Don’t get me wrong, I love an iconic superhero that happens to be a woman. But this can sometimes feel like a simplistic take on feminism. For example, when Veronica gets jumped during a late-night jog along the beach, she handily tases her mugger then steals his stash without skipping a beat. Is this fun to watch? You bet your ass it is. But creator Thomas and his stable of writers and directors—who skew male—take on the patriarchy with only the bluntest of weapons. Would-be rapist? Explode his head! Greedy, capitalist fat cat? Throw his ass in jail! Meanwhile, the more complicated yet essential task of exploring misogyny within entrenched systems, and all the gray areas that entails, are blithely ignored.
Female relationships feel rare and far in between, as Veronica’s main emotional threads concern her romance with Logan and the health of her father, who suffers from memory loss. Luckily, the ones that do exist feel thoughtful. I love the nascent mentorship between Veronica and the recently bereaved Matty (Izabela Vidovic), who loses her father in the show’s first bombing plot. The passing of the torch feels right, showing that Veronica won’t be the only clever female P.I. to exist in Neptune, CA. In addition, Veronica befriends bar owner Nicole (Kirby Howell-Baptiste) as she balances the tender beginnings of a true connection with the hard-nosed suspicion required of a P.I. who must put friends in her investigative crosshairs, if necessary.
Overall, Thomas has created a wonderful and compelling icon in Veronica Mars. Memorable, likable, and comfortingly flawed, Veronica represents exactly the sort of protagonist all TV shows could stand to add to their rosters.
Supporting characters of color like the aforementioned bar owner Nicole, who is British and Black, occupy integral roles and generally avoid stereotypes. However, Veronica Mars remains firmly in the grasp of white protagonists: our titular hero, her two love interests Logan and Leo (Max Greenfield), her father, and her new protogée Matty. Further padding the white cast includes the self-professed Murderheads, a hokey gathering of mostly white nerds and misfits who investigate alongside the Mars duo. And the show’s many beachfront crowd shots or club scenes are made up of predominantly white partiers.
Hispanic characters—specifically, Mexicans—do make a robust showing as the second largest ethnic group in Veronica Mars. This falls in line with real world demographics; Thomas has mentioned that Neptune, CA was based off of Orange County, where over a third of the residents are Hispanic. Unfortunately, this same group becomes the show’s most overt failing in matters of inclusion. Literally every single Mexican character holds some tie to either the local PCH gang or drug cartels across the border. Even those with a heart of gold, like the returning character of Weevil (Francis Capra), or his pragmatic, civilian sister Claudia (Onahoua Rodriguez), cannot escape the one-to-one correlation Veronica Mars makes between Mexicans and criminality. Sigh.

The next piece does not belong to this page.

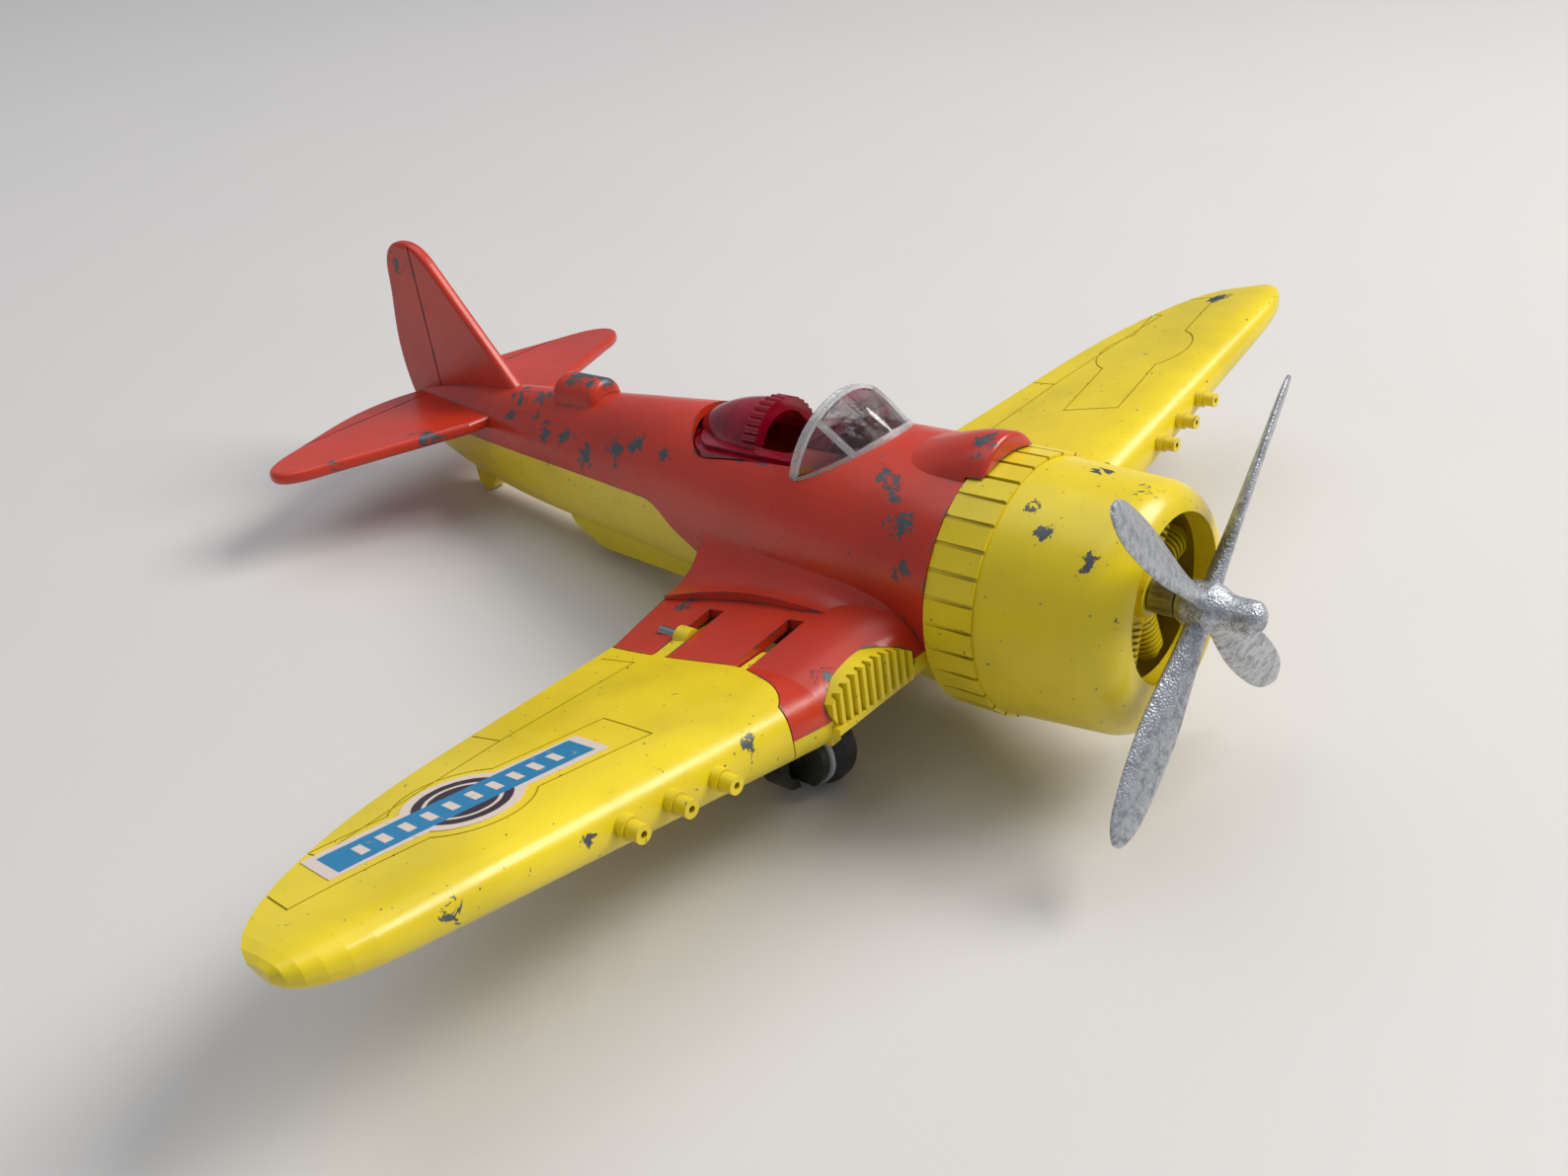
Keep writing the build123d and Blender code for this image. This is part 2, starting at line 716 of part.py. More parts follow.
def strip(start, end, side):
    """Thin upright plate between two places on the wing, seen from above."""
    along = Vector(end[0] - start[0], side * (end[1] - start[1]), 0)
    foot = point(start[0], side * start[1], -30)
    direction = airframe.x_dir * along.X + Vector(0, along.Y, 0)
    with BuildPart() as plate:
        with BuildSketch(Plane(origin=foot, x_dir=direction, z_dir=airframe.z_dir)):
            Rectangle(along.length, line_width, align=(Align.MIN, Align.CENTER))
        extrude(amount=60)
    return plate.part


def engraving(side):
    """Cast-in lines on the wing: the badge's outline and the edges of the flap and aileron."""
    hinge_line = [(-84, 50), (-78.5, 84), (-70.5, 121)]
    with BuildPart() as lines:
        add(badge(side, panel_bar, 1.6 + line_width))
        add(badge(side, panel_bar, 1.6), mode=Mode.SUBTRACT)
        for start, end in zip(hinge_line, hinge_line[1:]):
            add(strip(start, end, side))
        for corner, reach in zip(hinge_line, (8, 7, 5)):
            add(strip(corner, (corner[0] - reach, corner[1] + 1), side))
    return lines.part & skin_layer(side, 0.3)


def panel_core(side):
    """Core taken out of the panel's underside, around its two stiffening ribs."""
    inner, outer = rib(52), rib(116)
    with BuildPart() as core:
        with BuildSketch(deck(-30)):
            with BuildLine():
                Polyline(
                    (inner[1] - 4.5, side * inner[0]),
                    (inner[2] + 10, side * inner[0]),
                    (outer[2] + 6, side * outer[0]),
                    (outer[1] - 4, side * outer[0]),
                    close=True,
                )
            make_face()
        extrude(amount=60)
        for y in (74, 96):
            with Locations(deck(0, -65, side * y)):
                Box(70, 1.6, 80, mode=Mode.SUBTRACT)
        add(skin_layer(side, wall + 0.4), mode=Mode.SUBTRACT)
    return core.part


def lug_arms(side):
    """Bars from the panel in to both knuckles of its hinge."""
    with BuildPart() as arms:
        for x in slot_x:
            with Locations(deck(fold_z, x, side * (fold_y + 5))):
                Box(lug_width, 10, 2 * lug_radius)
    return arms.part


def wing_panel(side):
    """Folding outer wing with its hinge lugs and gun barrels cast on."""
    with BuildPart() as panel:
        add(wing_upper[side] + wing_lower[side])
        add(fixed_span(side, gap), mode=Mode.SUBTRACT)
        for x in slot_x:                        # hinge lugs, level with the wing's skin
            with BuildSketch(station(x - lug_width / 2, side * fold_y, fold_z)):
                Circle(lug_radius)
            extrude(amount=lug_width)
        add(lug_arms(side) & (wing_upper[side] + wing_lower[side]))
        for y in gun_y:                         # gun barrels
            front, height = rib(y)[1], rib(y)[3] + 0.6
            with BuildSketch(station(front - 3, side * y, height)):
                Circle(1.9)
            extrude(amount=4.4)
            with BuildSketch(station(front + 1, side * y, height)):
                Circle(1.5)
            extrude(amount=3)
            with BuildSketch(station(front + 4, side * y, height)):
                Circle(0.6)
            extrude(amount=-1.2, mode=Mode.SUBTRACT)
        add(panel_core(side), mode=Mode.SUBTRACT)
        add(engraving(side), mode=Mode.SUBTRACT)
        add(pin_bore(side, pin_radius + running_fit, -95, -50), mode=Mode.SUBTRACT)
    return panel.part


def wing_hinge_pin(side):
    """Steel pin pressed through the fixed wing, on which both lugs turn."""
    return pin_bore(side, pin_radius, -88.6, -55.2)


# ---------------------------------------------------------------- landing gear
cheek = (37.4, 38.95)       # inner and outer faces of the leg's two arms, along y
arm = (41.95, 44.0)


def cross_bar(side, span, x, z, radius):
    """Round bar along y, between two distances from the middle line."""
    with BuildPart() as bar:
        with BuildSketch(Plane(origin=point(x, side * span[0], z), z_dir=(0, side, 0))):
            Circle(radius)
        extrude(amount=span[1] - span[0])
    return bar.part


def gear_leg(side):
    """Clevis on the bracket: a cheek beside the wheel and a hooked outer arm, with a bridge."""
    with BuildPart() as leg:
        add(cross_bar(side, cheek, axle_x, axle_z, 6.3))
        with Locations(deck(axle_z - 10.4, axle_x, side * 38)):     # flat foot of the cheek
            Box(20, 6, 10, mode=Mode.SUBTRACT)
        with Locations(deck(axle_z, axle_x - 9.8, side * 38)):      # clear of the hinge when up
            Box(10, 6, 20, mode=Mode.SUBTRACT)
        for span in (cheek, arm):
            add(cross_bar(side, span, pivot_x, pivot_z, 2.3))
        with Locations(deck(pivot_z - 2.5, pivot_x + 1.5, side * sum(cheek) / 2)):
            Box(4.6, cheek[1] - cheek[0], 5)
        with Locations(deck(pivot_z - 6.8, pivot_x + 1.9, side * (cheek[0] + arm[1]) / 2)):     # bridge
            Box(4.6, arm[1] - cheek[0], 4)
        with BuildSketch(station(pivot_x - 0.4, side * sum(arm) / 2, pivot_z - 5.5)):   # hooked arm
            Rectangle(arm[1] - arm[0], 11)
            with BuildLine():
                outer = ThreePointArc((side * 1.2, -5), (-side * 0.2, -9.2), (-side * 3.4, -10.6))
                end = Line(outer @ 1, (-side * 3.2, -8.6))
                inner = ThreePointArc(end @ 1, (-side * 1.6, -7.9), (-side * 1.2, -5))
                Line(inner @ 1, outer @ 0)
            make_face()
        extrude(amount=4.6)
        add(gear_pivot_pin(side), mode=Mode.SUBTRACT)
        add(wheel_axle(side), mode=Mode.SUBTRACT)
    return leg.part


def gear_pivot_pin(side):
    """Pin that turns in the bracket, with its ends in the leg."""
    return cross_bar(side, (cheek[0], arm[1]), pivot_x, pivot_z, pin_radius)


def wheel_axle(side):
    """Headed pin pressed into the leg."""
    head = tyre_y - tyre_width / 2 - 1.3
    with BuildPart() as axle:
        add(cross_bar(side, (head, cheek[1]), axle_x, axle_z, pin_radius))
        add(cross_bar(side, (head, head + 0.9), axle_x, axle_z, 2.0))
    return axle.part


def wheel_hub(side):
    """Hub with a flange outboard of the tyre."""
    inboard, outboard = tyre_y - tyre_width / 2, tyre_y + tyre_width / 2
    with BuildPart() as hub:
        add(cross_bar(side, (inboard - 0.1, outboard), axle_x, axle_z, hub_radius))
        add(cross_bar(side, (outboard, outboard + 0.8), axle_x, axle_z, 6.8))
        add(cross_bar(side, (20, 50), axle_x, axle_z, pin_radius + running_fit), mode=Mode.SUBTRACT)
    return hub.part


def tyre(side):
    """Rubber tyre with rounded shoulders."""
    with BuildPart() as ring:
        with BuildSketch(deck(axle_z, axle_x, side * tyre_y)) as section:
            with Locations((-(hub_radius + tyre_radius) / 2, 0)):
                Rectangle(tyre_radius - hub_radius, tyre_width)
            fillet(section.vertices().group_by(Axis.X)[0], 2.2)
        revolve(axis=Axis(point(axle_x, 0, axle_z), (0, 1, 0)))
    return ring.part


# ---------------------------------------------------------------- the pieces of each side
for name, side in sides.items():
    for make in (wing_panel, wing_hinge_pin, gear_leg, gear_pivot_pin, wheel_axle, wheel_hub, tyre):
        piece = make(side)
        piece.label = f"{name}_{make.__name__}"
        export_step(piece, f"parts/{piece.label}.step")

starboard_wing_label = badge(-1, bar_length, 0) & skin_layer(-1, -0.15)     # paper badge
starboard_wing_label.label = "starboard_wing_label"
export_step(starboard_wing_label, "parts/starboard_wing_label.step")
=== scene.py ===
"""Looks of a worn die-cast toy fighter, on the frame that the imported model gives."""

import json
from math import cos, pi, radians, sin

import bmesh
import bpy
from mathutils import Matrix, Vector


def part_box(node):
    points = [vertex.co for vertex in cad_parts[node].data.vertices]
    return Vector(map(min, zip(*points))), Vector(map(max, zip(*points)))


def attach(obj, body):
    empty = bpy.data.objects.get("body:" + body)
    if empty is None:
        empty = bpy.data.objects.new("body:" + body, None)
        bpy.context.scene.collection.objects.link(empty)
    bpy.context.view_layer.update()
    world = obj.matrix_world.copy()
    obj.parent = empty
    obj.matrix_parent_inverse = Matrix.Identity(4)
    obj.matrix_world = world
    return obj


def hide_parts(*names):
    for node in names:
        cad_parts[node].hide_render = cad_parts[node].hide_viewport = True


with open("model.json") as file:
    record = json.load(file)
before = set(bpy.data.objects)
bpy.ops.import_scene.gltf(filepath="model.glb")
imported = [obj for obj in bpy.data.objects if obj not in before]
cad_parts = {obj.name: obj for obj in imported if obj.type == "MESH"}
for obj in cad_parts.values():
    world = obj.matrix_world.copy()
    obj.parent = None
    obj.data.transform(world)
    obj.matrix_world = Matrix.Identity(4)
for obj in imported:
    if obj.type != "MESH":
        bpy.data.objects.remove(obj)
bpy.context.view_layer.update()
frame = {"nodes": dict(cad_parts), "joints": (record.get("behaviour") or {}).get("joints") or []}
scene = bpy.context.scene

# ---------------------------------------------------------------- colours
red = (0.58, 0.034, 0.010, 1)
yellow = (0.86, 0.66, 0.012, 1)
bare_metal = (0.070, 0.078, 0.086, 1)
zinc = (0.56, 0.58, 0.61, 1)
steel = (0.42, 0.42, 0.43, 1)
crimson = (0.46, 0.004, 0.030, 1)
clear = (0.93, 0.94, 0.94, 1)
rubber = (0.011, 0.012, 0.016, 1)
leg_colour = (0.016, 0.019, 0.016, 1)
hub_colour = (0.42, 0.44, 0.47, 1)
paper = (0.72, 0.60, 0.52, 1)
blue_ink = (0.006, 0.20, 0.40, 1)
dark_ink = (0.022, 0.014, 0.022, 1)
table = (0.66, 0.635, 0.60, 1)
aged_print = (0.42, 0.30, 0.22, 1)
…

On the flipside, it feels good to see a Middle Eastern family, the Maloofs, occupy a non-stereotypical role as a political family. German-Egyptian actor Mido Hamada plays Daniel Maloof, a U.S. senator who deals with a blackmailer intent on keeping him in politics. Daniel’s wife Amalia, played by Jacqueline Antaramian who was born in Soviet Armenia, skirts closer to villainy as a manipulative and ambitious, rich housewife, but she never comes across as a caricature. Their son Alex (Paul Karmiryan) exemplifies the cultural differences between an immigrant mother and U.S.-born son, whose decision to marry a white girlfriend causes strife. Overall, the Maloofs feel tangential to the key plot but their inclusion—as well as the linguistic inclusions of spoken Arabic and Spanish dotted throughout the season—feel naturally woven in, and accurate to the code-switching that bilingual Americans employ on an everyday basis.
Queer characters are entirely absent from Season 4 of Veronica Mars. The short run, with just eight episodes to draw from, helps keep this score from rock bottom. But if the Hulu revival picks up a fifth season, the continuation of an entirely straight and cis worldview will get increasingly difficult to make excuses for.
Mediaversity Grade: C 3.31/5
For a quick shot of entertainment to keep you going through the television dry spell of summer, Hulu’s Veronica Mars is where it’s at. Ending on a much talked-about finale twist, I couldn’t be gladder for this reset button. Nostalgia has its uses, but too much of it bogged down this season and I’d love to see what Thomas can come up with, given an official renewal and a clean slate from which to pick up Veronica’s journey.